I. The obligations of the Debtors under the pre-petition first lien credit agreement to indemnify the Senior Lenders and the agents party to the pre-petition first lien credit agreement shall survive the effective date of the Plan and shall not be discharged or released pursuant to the Plan.
 
J. The Debtors and the Senior Lenders, in consultation with the Committee, will determine whether reorganized Arch Coal will be a publicly reporting company or a privately held company upon emergence. If reorganized Arch Coal is a private company, the Plan will provide for quarterly and annual financial statements and certain current reports to be available on reorganized Arch Coal’s website.  If reorganized Arch Coal is a public company, the Plan will provide for an unlisted class of common stock, equivalent to the listed stock in respect of dividends and voting and convertible into listed stock, to be available to holders not permitted to hold margin stock.
 
K. The Board of Directors of reorganized Arch Coal, Inc. will consist of seven directors: (i) the Chief Executive Officer; and (ii) six directors selected by the Ad Hoc Committee Lenders in consultation with the Chief Executive Officer, at least one of which shall be independent.

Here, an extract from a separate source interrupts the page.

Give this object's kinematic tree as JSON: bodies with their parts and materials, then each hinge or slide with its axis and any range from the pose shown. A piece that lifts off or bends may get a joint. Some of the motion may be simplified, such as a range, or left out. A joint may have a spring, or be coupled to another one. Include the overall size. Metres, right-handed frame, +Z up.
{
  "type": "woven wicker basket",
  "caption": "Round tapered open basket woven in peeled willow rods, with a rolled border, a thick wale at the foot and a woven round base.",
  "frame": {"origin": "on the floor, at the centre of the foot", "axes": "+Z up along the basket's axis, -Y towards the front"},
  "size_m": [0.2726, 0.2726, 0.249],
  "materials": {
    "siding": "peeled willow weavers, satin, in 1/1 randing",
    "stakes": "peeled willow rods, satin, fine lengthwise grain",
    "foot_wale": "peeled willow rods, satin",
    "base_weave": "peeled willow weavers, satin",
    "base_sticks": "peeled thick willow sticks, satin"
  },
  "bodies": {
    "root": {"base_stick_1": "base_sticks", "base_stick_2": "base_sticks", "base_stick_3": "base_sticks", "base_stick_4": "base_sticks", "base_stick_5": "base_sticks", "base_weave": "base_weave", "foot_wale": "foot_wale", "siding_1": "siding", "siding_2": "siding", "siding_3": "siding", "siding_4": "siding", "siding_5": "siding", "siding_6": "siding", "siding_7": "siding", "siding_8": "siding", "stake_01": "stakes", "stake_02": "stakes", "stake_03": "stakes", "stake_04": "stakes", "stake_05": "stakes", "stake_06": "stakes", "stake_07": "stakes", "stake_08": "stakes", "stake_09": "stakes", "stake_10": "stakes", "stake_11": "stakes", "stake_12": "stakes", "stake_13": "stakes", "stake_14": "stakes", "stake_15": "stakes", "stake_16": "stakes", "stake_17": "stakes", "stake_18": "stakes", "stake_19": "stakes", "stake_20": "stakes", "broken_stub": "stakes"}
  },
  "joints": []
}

Debtor-In-Possession Financing
 
The Company entered into an amendment to the DIP Credit Agreement, dated as of July 20, 2016 which extended the availability period to borrow under the DIP Facility from July 21, 2016 to the earlier to occur of (i) September 30, 2016 and (ii) the termination of the DIP Facility (which the Company currently expects to occur concurrently with its emergence from bankruptcy), with a corresponding extension to the period during which the 5% per annum unused commitment fee is applicable.